> _Dataset records_:
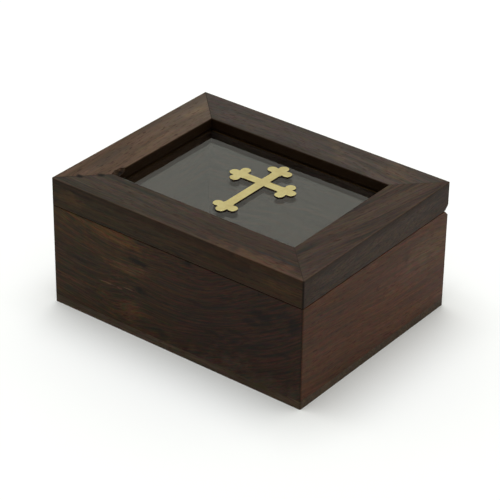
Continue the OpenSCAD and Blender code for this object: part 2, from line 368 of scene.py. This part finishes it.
hinge_brass = dull_brass("hinge_brass", "#d9bf78", 0.34, 0.3)
for part in ("left_hinge_box_leaf", "left_hinge_lid_leaf", "left_hinge_pin",
             "right_hinge_box_leaf", "right_hinge_lid_leaf", "right_hinge_pin"):
    dress(part, hinge_brass)
# The screws are turned from another brass, redder and never polished
screw_brass = dull_brass("turned_screw_brass", "#b48d55", 0.42, 0.4)
for part in ("box_leaf_screws", "lid_leaf_screws"):
    dress(part, screw_brass)

# Lid rails: four rosewood rails, 13.8 mm thick and 19.8 mm wide, mitred and glued round
# the glass, which sits in a groove cut in their inner edges. The left rail is the palest,
# and its inner edge is chipped beside the front mitre.
lid_edges = (0.8, 0.6)
# Small pits at the front-left mitre, painted dark rather than cut: their dark is painted shade
pit = "#0c0805"
mitre_pits = [((-54.1, -38.9, 64.5), (2.6, 2.2, 3), pit, 1.0),
              ((-61.1, -45.6, 64.5), (2.6, 2.2, 3), pit, 1.0)]
dress("lid_back_rail", oiled_rosewood(
    "oiled_rosewood_back_rail", 0, ("#352d26", "#3d3631", "#463b36"), (220, 60, 33),
    ends=(0, -5, 25, ("#352f29", "#3f3731", "#4c413b")), fibres=0.7, rail=(0.25, 0.3),
    edges=lid_edges,
    stains_and_painted_light=[((7, 52, 64), (3.4, 3.4, 5), "#57493c", 0.55),
            ((11, 48.5, 64), (3.4, 3.4, 5), "#57493c", 0.55),
            ((15, 45, 64), (3.4, 3.4, 5), "#57493c", 0.55),
            ((19, 41, 64), (3.4, 3.4, 5), "#57493c", 0.5),
            ((47, 46, 64), (14, 8, 6), "#5a4736", 0.5)]))
dress("lid_right_rail", oiled_rosewood(
    "oiled_rosewood_right_rail", 1, ("#29221e", "#392c25", "#44372d"), (410, 5, 77),
    turned=(0, 0, 11), fibres=0.9, rail=(0.5, 0.3), edges=lid_edges, wander=4,
    outside=(0.97, 0.94, 0.87),
    stains_and_painted_light=[((70.6, -51, 57), (1.6, 12, 11), "#2a1b10", 0.4),
            ((69.5, -40, 64.5), (3, 14, 3), "#2c2420", 0.4)]))
dress("lid_front_rail", oiled_rosewood(
    "oiled_rosewood_front_rail", 0, ("#2a251f", "#382f27", "#42362d"), (95, 260, 41),
    ends=(0, -30, 35, ("#2a201b", "#362a22", "#3f2f28")), rail=(0.5, 0.6),
    edges=lid_edges, wander=3, outside=(0.86, 0.71, 0.42),
    stains_and_painted_light=[((48, -52.6, 65), (41, 5.8, 4), "#4e392a", 0.85),
            ((48, -46.6, 64.5), (25, 1.6, 3), "#2d2a26", 0.75),
            ((0, -55, 61.8), (100, 1.2, 3.2), "#2a1803", 0.6),
            ((36, -55, 57.2), (11, 2, 0.9), knot, 0.5),
            ((31, -55, 59), (26, 1.4, 4.5), "#261604", 0.5),
            ((57, -55, 56.5), (17, 1.6, 3.2), "#53402f", 0.6),
            ((-58, -55, 57.5), (10, 1.6, 5), "#4f4030", 0.5),
            ((-53, -55, 61.6), (13, 2, 1.1), knot, 0.7),
            ((-20, -55, 56), (14, 2, 1.0), knot, 0.4),
            # A painted highlight on the front rail's inner arris, left of its middle
            ((-43.5, -34.9, 64.4), (8, 0.6, 0.8), "#a39a92", 0.9),
            *mitre_pits]))
dress("lid_left_rail", oiled_rosewood(
    "oiled_rosewood_left_rail", 1, ("#403123", "#523f32", "#5d4a3b"), (33, 400, 9),
    shares=(0.5, 0.34, 0.16), fibres=0.45, ends=(1, -10, 50, ("#4c4037", "#56493e", "#5e5347")),
    rail=(0.6, 0.9), edges=lid_edges, wander=3,
    stains_and_painted_light=[((-62.5, -24, 64.5), (4.5, 24, 4), "#3f342b", 0.75),
            ((-67, 12, 64.5), (2, 16, 4), "#43382f", 0.6),
            ((-56, 4, 64.5), (3, 28, 4), "#675442", 0.5),
            ((-60, 36, 64.5), (4, 10, 4), "#705c47", 0.55),
            # Painted shade in the hollow of the chip
            ((-49.6, -31.3, 63.6), (3.6, 6, 3.6), "#140d08", 1.0),
            *mitre_pits]))


def merged_copy(name):
    """A copy of a CAD node's shape, its loose triangles joined into whole faces."""
    copy = bmesh.new()
    copy.from_mesh(cad_parts[name].data)
    bmesh.ops.remove_doubles(copy, verts=copy.verts, dist=0.000001)
    bmesh.ops.dissolve_limit(copy, angle_limit=math.radians(1), verts=copy.verts,
                             edges=copy.edges)
    return copy


# The chip in the left rail's inner edge, broken out along the grain: a scoop 9 mm long,
# its bottom uneven by a fifth of a millimetre
chip_centre = (-0.0496, -0.0313, 0.0652)
chip_radii = (0.0028, 0.0049, 0.0034)
unevenness = 0.0002
chipped = bpy.data.meshes.new("chipped_left_rail")
shape = merged_copy("lid_left_rail")
shape.to_mesh(chipped)
shape.free()
left_rail = bpy.data.objects.new("chipped_left_rail", chipped)
scoop_mesh = bpy.data.meshes.new("scoop")
shape = bmesh.new()
scoop_place = Matrix.Translation(chip_centre) @ Matrix.Diagonal((*chip_radii, 1))
bmesh.ops.create_icosphere(shape, subdivisions=4, radius=1.0, matrix=scoop_place)
for v in shape.verts:
    v.co.x += unevenness * math.sin(v.co.y * 2100) * math.cos(v.co.z * 1700)
    v.co.z += unevenness * math.sin(v.co.y * 3300 + v.co.x * 1500)
shape.to_mesh(scoop_mesh)
shape.free()
scoop = bpy.data.objects.new("scoop", scoop_mesh)
for part in (left_rail, scoop):
    bpy.context.scene.collection.objects.link(part)
cut = left_rail.modifiers.new("chip", "BOOLEAN")
cut.operation = "DIFFERENCE"
cut.object = scoop
bpy.context.view_layer.update()
carved = bpy.data.meshes.new_from_object(
    left_rail.evaluated_get(bpy.context.evaluated_depsgraph_get()))
left_rail.modifiers.clear()
left_rail.data = carved
bpy.data.objects.remove(scoop)
carved.materials.clear()
carved.materials.append(cad_parts["lid_left_rail"].data.materials[0])
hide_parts("lid_left_rail")
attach(left_rail, "lid")

# Glass: a plain pane of clear float glass 3.2 mm thick, cut to size and laid in the
# groove before the last rail was glued. Both of its faces mirror the recess faintly.
pane, pane_out = new_shader("clear_float_glass")
pane_tree = pane.node_tree
clear_glass = node(pane_tree, "BsdfPrincipled", {
    "Base Color": linear("#fbfdfb"), "Roughness": 0.0, "IOR": 1.5,
    "Transmission Weight": 1.0})
# A lamp's light passes the pane, so the inside of the box isn't blacker than it should be
let_through = node(pane_tree, "BsdfTransparent", {"Color": (0.85, 0.86, 0.85, 1)})
shadow = node(pane_tree, "LightPath").outputs["Is Shadow Ray"]
pane_face = node(pane_tree, "MixShader", {
    0: shadow, 1: clear_glass.outputs[0], 2: let_through.outputs[0]})
pane_tree.links.new(pane_face.outputs[0], pane_out.inputs[0])
dress("glass_pane", pane)

# Cross: a thin budded cross cut from 0.5 mm brass sheet by laser, which leaves its cut edge
# dark. Its upper edge is eased by a tenth of a millimetre, its top has a satin rub, and it
# is stuck to the pane.
cross_edge = 0.00012
cross_mesh = bpy.data.meshes.new("satin_brass_cross")
shape = merged_copy("brass_cross")
shape.normal_update()
top = max(v.co.z for v in shape.verts)
for face in shape.faces:
    face.material_index = 1 if abs(face.normal.z) < 0.3 else 0
rim = [e for e in shape.edges
       if all(v.co.z > top - 0.000001 for v in e.verts) and e.calc_face_angle(0) > 1]
bmesh.ops.bevel(shape, geom=rim, offset=cross_edge, segments=3, profile=0.5,
                affect="EDGES", material=-1, clamp_overlap=True)
shape.to_mesh(cross_mesh)
shape.free()
cross = bpy.data.objects.new("satin_brass_cross", cross_mesh)
bpy.context.scene.collection.objects.link(cross)
cross_mesh.materials.append(dull_brass("satin_brass", "#e6d89c", 0.24, 0.2))
burnt, burnt_out = new_shader("laser_burnt_brass_edge")
# Soot lies on it in specks of 0.4 mm
specks = node(burnt.node_tree, "TexNoise", {"Scale": 2500.0, "Detail": 2.0, "Vector": node(
    burnt.node_tree, "TexCoord").outputs["Object"]}).outputs["Fac"]
soot = node(burnt.node_tree, "Mix", {0: specks, 6: linear("#120c07"), 7: linear("#33241a")},
            data_type="RGBA").outputs[2]
soot = node(burnt.node_tree, "BsdfPrincipled", {"Base Color": soot, "Roughness": 0.7,
                                                "Specular IOR Level": 0.2})
burnt.node_tree.links.new(soot.outputs[0], burnt_out.inputs[0])
cross_mesh.materials.append(burnt)
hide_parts("brass_cross")
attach(cross, "lid")

# Studio: a plain white table under a large soft light, in a pale room that is brighter
# behind the box than in front of it. The glass and the brass mirror the back of the room.
table = bpy.data.meshes.new("white_table")
sheet = bmesh.new()
bmesh.ops.create_grid(sheet, x_segments=1, y_segments=1, size=4.0)
sheet.to_mesh(table)
sheet.free()
table_top = bpy.data.objects.new("white_table", table)
bpy.context.scene.collection.objects.link(table_top)
paper, paper_out = new_shader("white_paper")
paper_face = node(paper.node_tree, "BsdfDiffuse", {"Color": linear("#f9faf9")})
paper.node_tree.links.new(paper_face.outputs[0], paper_out.inputs[0])
table.materials.append(paper)

room = bpy.data.worlds.new("pale_room")
bpy.context.scene.world = room
room.use_nodes = True
room.node_tree.nodes.clear()
room_out = node(room.node_tree, "OutputWorld")
view_to = node(room.node_tree, "TexCoord").outputs["Generated"]
brightest_way = (-0.5, 0.75, 0.43)
facing = node(room.node_tree, "VectorMath", {0: view_to, 1: brightest_way},
              operation="DOT_PRODUCT").outputs["Value"]
glow = node(room.node_tree, "MapRange", {"Value": facing, "From Min": -0.6, "From Max": 0.5},
            interpolation_type="SMOOTHSTEP").outputs[0]
room_front, room_back = (0.2, 0.196, 0.184, 1), (0.65, 0.645, 0.58, 1)
room_colour = node(room.node_tree, "Mix", {0: glow, 6: room_front, 7: room_back},
                   data_type="RGBA").outputs[2]
room_light = node(room.node_tree, "Background", {"Color": room_colour, "Strength": 1.0})
room.node_tree.links.new(room_light.outputs[0], room_out.inputs[0])

soft_box = bpy.data.lights.new("soft_box", "AREA")
soft_box.shape = "SQUARE"
soft_box.size = 1.1
soft_box.energy = 16
soft_box.color = (0.985, 1.0, 1.05)
lamp = bpy.data.objects.new("soft_box", soft_box)
bpy.context.scene.collection.objects.link(lamp)
lamp.location = (-0.12, 0.05, 1.5)
lamp.rotation_euler = lamp.location.to_track_quat("Z", "Y").to_euler()

# Camera: set back about a metre, to the right of the box and above it, as the photograph
# was taken. Its long lens draws the box with little perspective.
camera = bpy.data.objects.new("camera", bpy.data.cameras.new("camera"))
bpy.context.scene.collection.objects.link(camera)
bpy.context.scene.camera = camera
camera.data.sensor_width = 36
camera.data.lens = 163.94
camera.data.clip_start = 0.05
camera.location = (0.53888, -0.70232, 0.55605)
ahead = Vector((-0.52279, 0.68137, -0.51227))
roll = math.radians(0.811)
camera.rotation_mode = "QUATERNION"
camera.rotation_quaternion = ahead.to_track_quat("-Z", "Y") @ Quaternion((0, 0, 1), roll)

bpy.context.scene.view_settings.view_transform = "Standard"
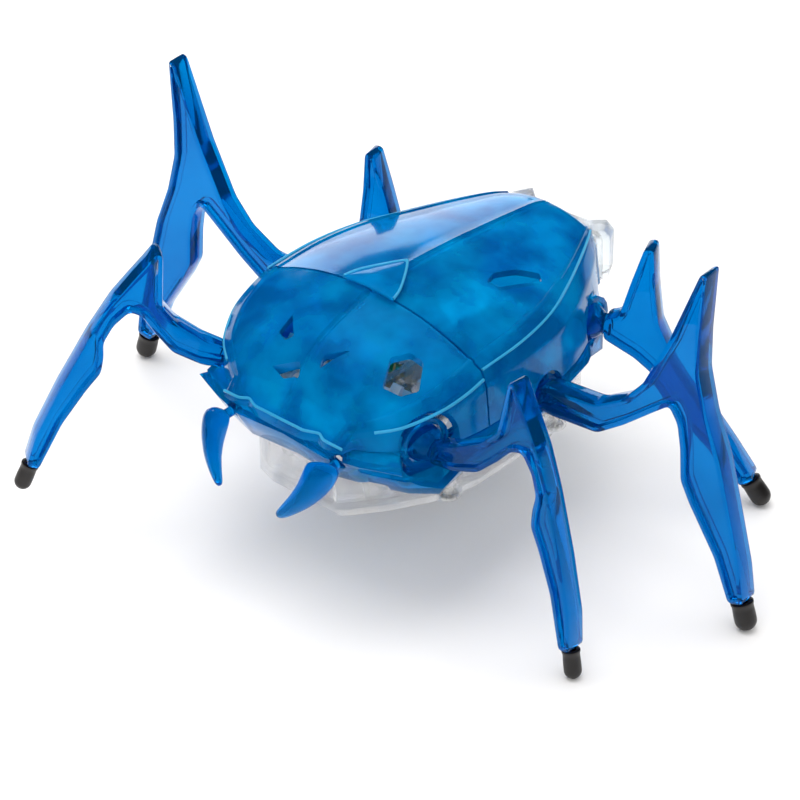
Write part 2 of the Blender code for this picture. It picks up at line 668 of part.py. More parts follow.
def make_tail():
    """The clear tail behind the wing covers, with a point on each side."""
    near, mid, tip = TAIL_Y
    outline = [(0, near), (9.0, near), (9.2, mid), (7.6, tip), (5.4, mid + 0.9), (0, mid + 0.5)]
    closed = whole(outline)
    rings = [[(x, y, z) for x, y in closed] for z in (RIM_Z, 31.5)]
    rings.append([(x * 0.9, near + (y - near) * 0.85, 33.0) for x, y in closed])
    tail = finish(loft(rings), "tail_shell", CLEAR, 0.05, alpha=0.4)
    hollow = [(0, near - 2), (7.6, near - 2), (7.8, mid - 0.4), (0, mid - 0.5)]
    cut(tail, prism(whole(hollow), RIM_Z - 1, 31.8))


def make_frame():
    """The blue middle frame: a hollow band with a ledge inside, and a lug round each leg's ball."""
    wide, top = whole(FRAME_WIDE), whole(FRAME_TOP)
    low_z, mid_z, high_z = FRAME_Z
    rings = [[(x, y, z) for x, y in outline] for outline, z in
             ((shrink(wide, FRAME_TUCK), low_z), (wide, mid_z), (top, high_z))]
    frame = finish(loft(rings), "middle_frame", BLUE, 0.1, alpha=0.75)
    inner = [[(x, y, z) for x, y in shrink(outline, FRAME_WALL)] for outline, z in
             ((shrink(wide, FRAME_TUCK * 0.7), low_z + 1.2), (wide, mid_z))]
    inner.append([(x, y, high_z + 0.01) for x, y in shrink(top, FRAME_WALL)])
    cut(frame, loft(inner))
    cut(frame, prism(whole(FRAME_WINDOW), low_z - 1, low_z + 2))
    for leg in (FRONT, MIDDLE, REAR):
        for _, side in SIDES:
            cut(frame, ball_room(leg, side))
            cut(frame, port(leg, side))
            join(frame, lug_disc(leg, side))
            join(frame, lug_post(leg, side))
    for leg in (FRONT, MIDDLE, REAR):
        for _, side in SIDES:
            centre = ball_centre(leg, side)
            through = direction(side, leg["toe_in"] / 2, 0) * 1.2
            cut(frame, rod(centre - through, centre + through, BALL_R + GAP, sides=16))
    for _, side in SIDES:
        cut(frame, rod((side * JAW_PEG[0], -33.0, JAW_PEG[1]), (side * JAW_PEG[0], -26.0, JAW_PEG[1]),
                       0.8 + GAP, sides=12))
    for x, y in SCREW_PLACES:
        for _, side in SIDES:
            cut(frame, rod((side * x, y, low_z - 1), (side * x, y, low_z + 2), SCREW_R + GAP, sides=12))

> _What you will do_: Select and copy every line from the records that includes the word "scene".

> _Exercise result_:
Continue the OpenSCAD and Blender code for this object: part 2, from line 368 of scene.py. This part finishes it.
    bpy.context.scene.collection.objects.link(part)
bpy.context.scene.collection.objects.link(cross)
bpy.context.scene.collection.objects.link(table_top)
bpy.context.scene.world = room
bpy.context.scene.collection.objects.link(lamp)
bpy.context.scene.collection.objects.link(camera)
bpy.context.scene.camera = camera
bpy.context.scene.view_settings.view_transform = "Standard"